The company said that the combination of its Modular Common Rail Fuel System with quad-turbocharging allows the engine to deliver reduced noise and good response in a smaller footprint than medium-speed diesels traditionally used in locomotives.

The engine is compliant with U.S. Environmental Protection Agency Tier 4 emission standards.

Locomotive Issues Sideline Hoosier State

October 1, 2015

Locomotive issues forced the cancellation of five trips of the Hoosier State over the past week.

The cancellations resulted after an inspection found defects in one of two GP40FH-2 locomotives used by Iowa Pacific to operate the Chicago-Indianapolis passenger train. The canceled trips occurred between Sept. 23 and 29.

Trains magazine reported that an Amtrak inspector “bad ordered” an IP locomotive because springs on one of the locomotive’s trucks were not seated properly and needed adjustment.

Two other Iowa Pacific units are out of service, one of which has been waiting for a new air compressor for more than a week.

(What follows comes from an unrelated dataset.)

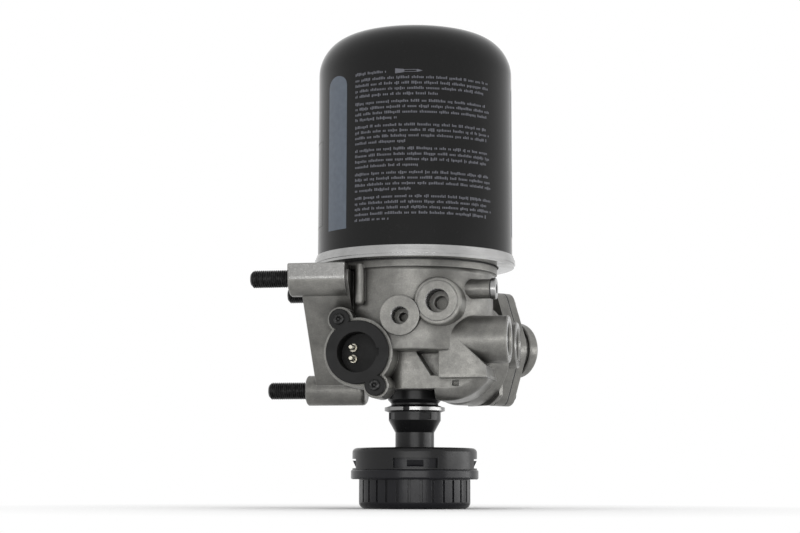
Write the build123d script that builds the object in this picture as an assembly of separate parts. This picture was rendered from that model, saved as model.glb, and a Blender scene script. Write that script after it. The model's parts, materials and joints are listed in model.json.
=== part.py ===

The inspection occurred just before IP No. 4144 was set to deadhead with other Iowa Pacific equipment on the rear of Amtrak’s Cardinal on Sept. 22.

No. 4144 could not be left behind because the head-end power generator wasn’t operable on the other Iowa Pacific engine in the consist.

Amtrak repaired the IP locomotive in Chicago. As the repairs were being made, chartered buses replaced the Hoosier State on the Sept. 23 southbound trip and the Sept. 25 northbound trek.

The Hoosier State made four trips between Sept. 25 and last Monday, but an inspector hired by the State of Indiana found other defects not discovered in previous Amtrak and Federal Railroad Administration inspections.

These included windshield glass that had been installed backwards.

As a result, passengers were back on the bus Monday evening, Tuesday morning and on both Wednesday trips.

The Hoosier State operates on days that Amtrak’s Chicago-New York Cardinal does not operate.

The Cardinal operates in both directions on Thursday so the Hoosier State is slated to next operate on Friday in both directions.